If you get a chance to watch the documentary then I'd definitely recommend it. The most interesting thing is the fact that the films were made as propaganda for a German audience, so the Irish are very Teutonic. As one German put it, "if the Germans saw red-faced people in the film, drinking beer all of the time, then they wouldn't have identified with it."
So ... what are you suggesting?

2 Comments:
You say that the British created concentration camps to intern "hostile civilians". I'm not sure whether I would call women and children living and working on their farms, which are then burnt down by the British in their scorched earth policy, and are then taken to concentration camps on cattle trucks, "hostile cilivians". I would just call them civilians. D.Heyns
No, they didn't. They did translate the name "reconcentrado" - Spanish for "concentrating place" - into English to give "concentration camp", and that's close enough for most people. The name is obviously the most important aspect, and therefore the Nazis are exonerated
from using concentration camps because they called them "konzentrationslagers".
Deaths in the earlier
Spanish camps, used in Cuba in 1895, were minor, compared to the British camps. For example, 50,000 civilians died in the Havana camp - as much as the entire casualties in the camps (black and white) in the Second Anglo-Boer War. 1896 is
almost before 1900, isn't it? In a fuzzy sort of way; well, not if you're asking for a patent. As for
the brave, brave commandos, they stole food off the same women and children we today lament as victims of British Imperialism - see the diary of Lt. Schikkerling -
and even raided the concentration camps for food, another instance of stealing food off the starving.

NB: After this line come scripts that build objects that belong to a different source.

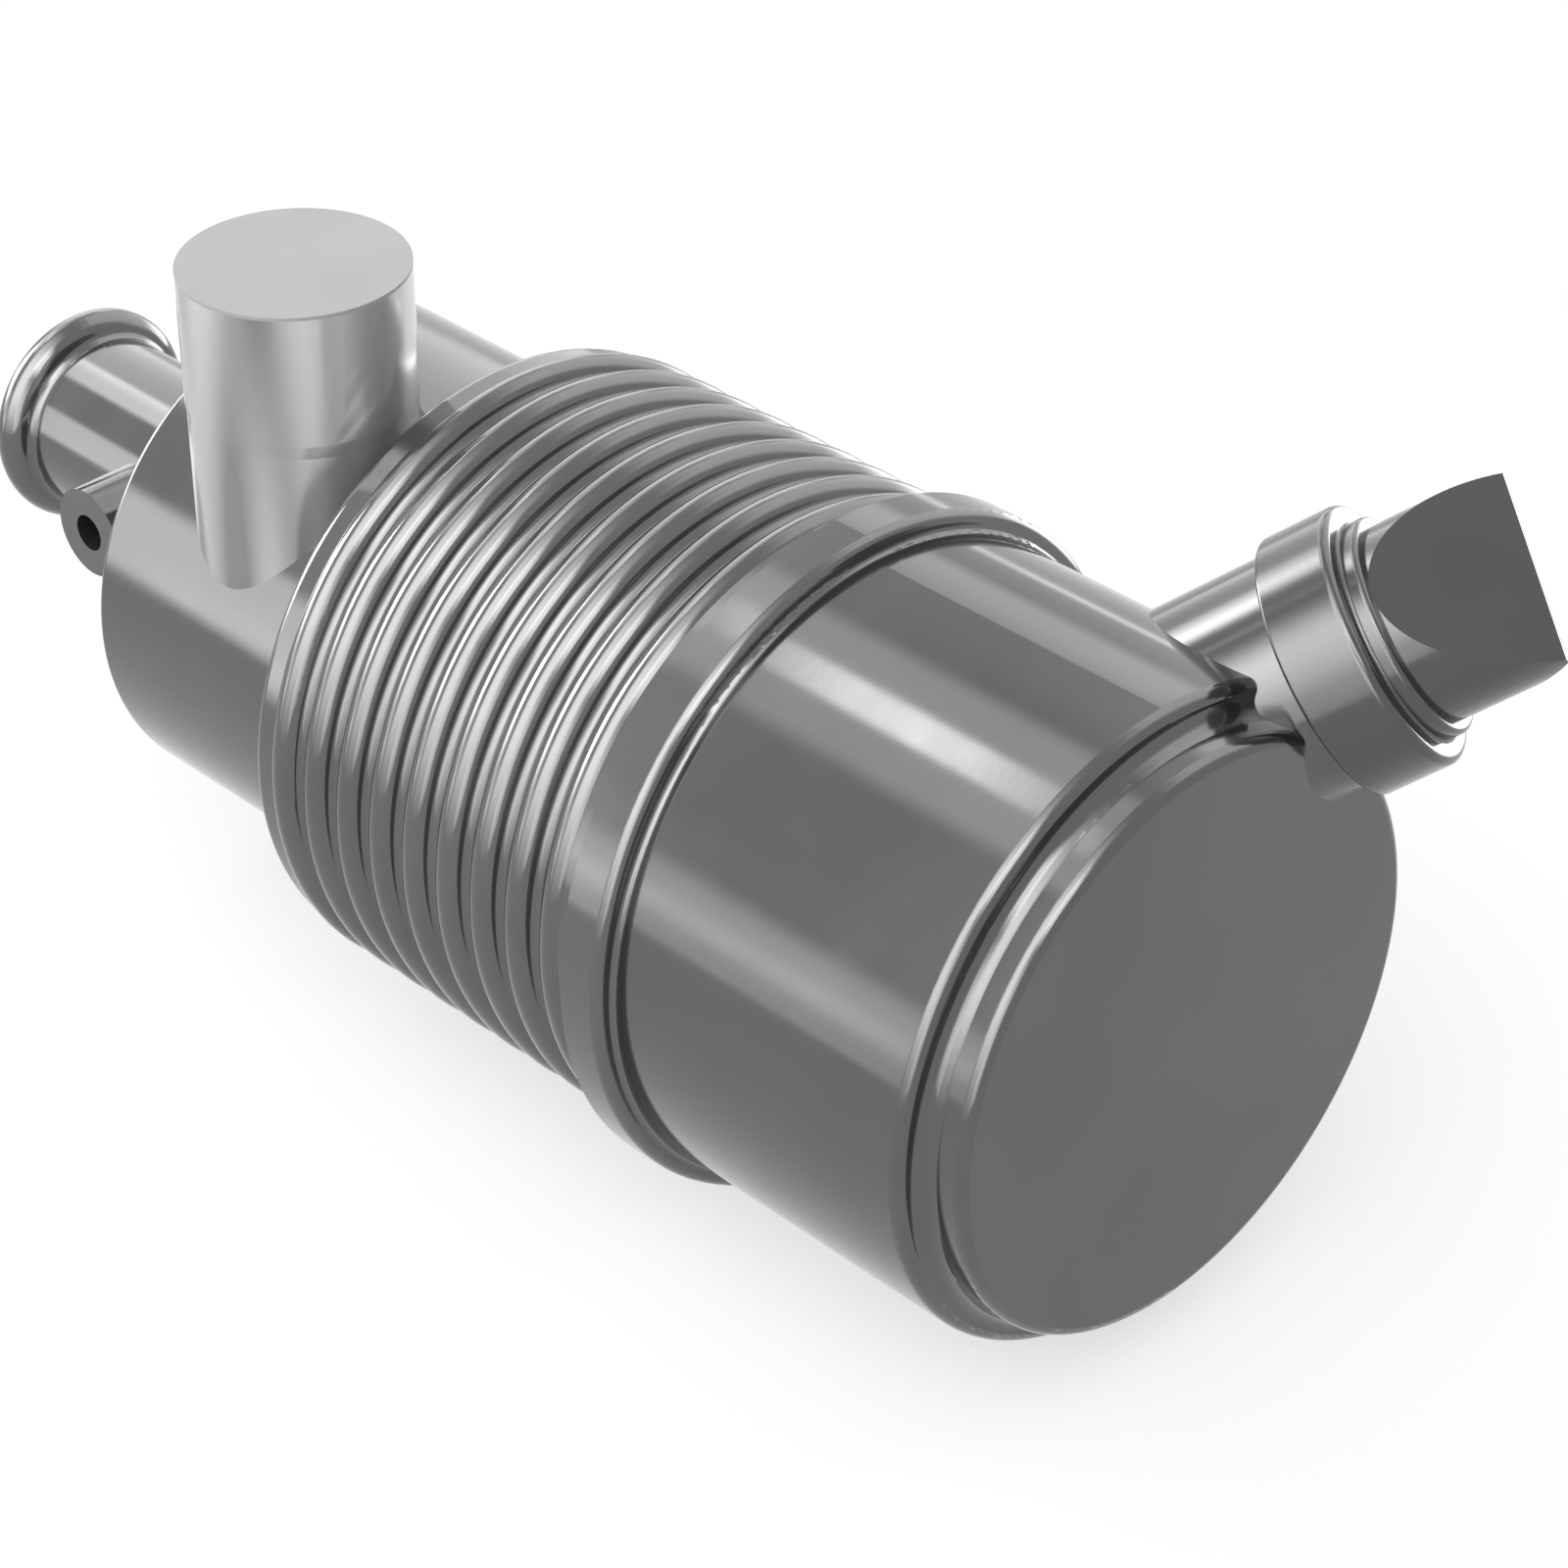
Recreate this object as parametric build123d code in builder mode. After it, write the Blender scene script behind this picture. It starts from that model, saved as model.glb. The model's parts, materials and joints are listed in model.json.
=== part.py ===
from build123d import *

import os
from math import acos, asin, cos, degrees, pi, radians, sin, sqrt, tan

os.makedirs("parts", exist_ok=True)

# Driving dimensions in millimetres and degrees
# X is the main axis, towards the cover, and +Z runs up the inlet tube
# The origin is on the main axis at the middle of the ribs

# Pressed sheet of the shells
sheet = 1.5
rim_fillet = 2.4

# Ribbed housing
crest_r = 73.6
rib_count = 9
rib_pitch = 10.6
rib_crest_arc = 3.6
rib_flank_angle = 70.0
band_drop = 1.3
rib_to_rear = 9.1
rib_to_collar = 9.2

# Rear head, the inlet chamber
head_r = 60.0
head_length = 70.5
head_fillet = 1.5

# Outlet tube with its hose bead
outlet_r = 21.5
outlet_wall = 2.0
outlet_length = 88.9
outlet_inside = 11.7
bead_rise = 5.3
bead_arc = 4.8
bead_root = 2.4

# Tapped boss on the outlet tube
boss_x = 52.6
boss_r = 11.0
boss_reach = 35.4
tap_r = 4.5

# Inlet tube, sized at its hose end, and its cap
inlet_r = 25.4
inlet_from_body = 30.5
inlet_offset = 28.6
inlet_top = 96.5
inlet_hose_length = 31.0
inlet_sizing = 0.3
inlet_taper = 3.0
cap_flange = 0.8
cap_plug_depth = 10.0
cap_plug_wall = 1.8
plug_clearance = 0.2

# Retaining ring over the two flanges and the seal
collar_rise = 4.8
collar_length = 10.8
collar_fillet = 2.3
collar_root = 1.3
collar_foot_length = 1.7
collar_foot_wall = 0.5
ring_clearance = 0.3
ring_gap = 3.0
ring_gap_angle = 270.0
seal_thickness = 3.0

# Cover, a little wider than the housing, with its stepped nose
cover_step = 0.4
cover_length = 99.4
nose_step = 6.7
nose_length = 10.2
nose_root = 3.8
nose_fillet = 2.5

# Dust neck and valve, whose axis starts on the main axis and leans towards the cover
neck_from_collar = 18.1
neck_roll = 49.0
neck_lean = 41.2
neck_r = 25.4
neck_show = 7.18
cuff_length = 16.2
cuff_wall = 2.7
cuff_floor = 3.0
cuff_fillet = 1.8
cuff_mouth_fillet = 0.8
bill_ring_length = 4.0
bill_ring_step = 2.5
bill_ring_fillet = 1.2
bill_ring_root = 0.6
bill_r = 21.0
bill_length = 26.4
bill_half_angle = 37.6
bill_wall = 2.2
bill_lip = 0.7
slit_gap = 0.4

# Element seat with its guard skirt, yoke and stud
seat_skirt_clearance = 1.3
seat_skirt_length = 45.0
seat_fillet = 3.0
yoke_width = 12.0
yoke_thickness = 3.0
yoke_clearance = 0.3
stud_r = 4.0
stud_clearance = 0.2
stud_past_nut = 2.0
stud_chamfer = 0.8

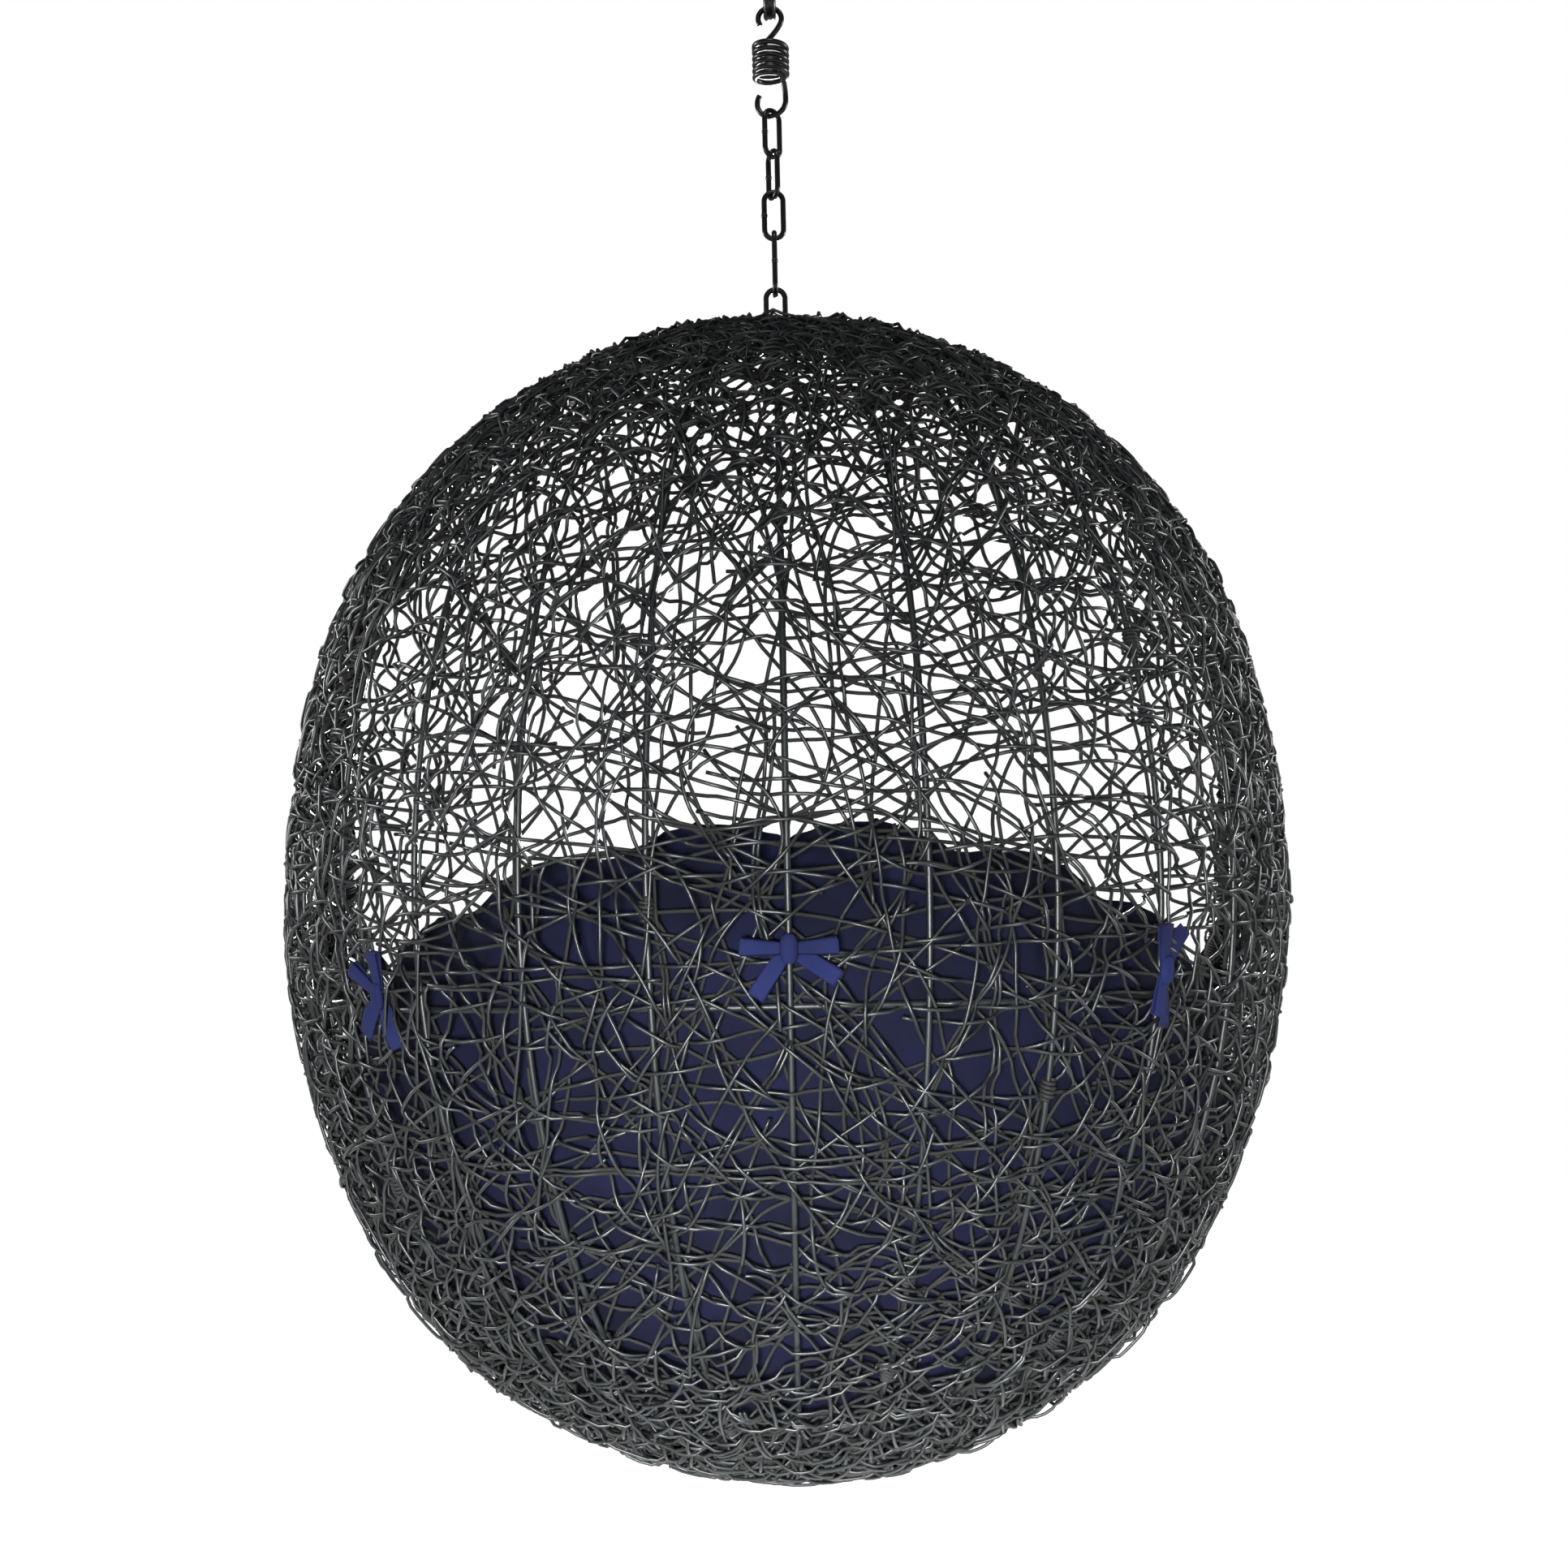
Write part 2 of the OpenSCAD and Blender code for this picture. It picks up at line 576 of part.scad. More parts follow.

The commandos often raided the camps, stealing food, shooting collaborators, murdering blacks, but they never 'rescued' any of their women or children from the horror of the camps. In the last stages of the war the brave commandoes were so disoriented by drives and blockhouses they even asked HMG to keep the horrible camps open for a bit longer so they could continue they heroic tactics of sniping, ambushes and running away.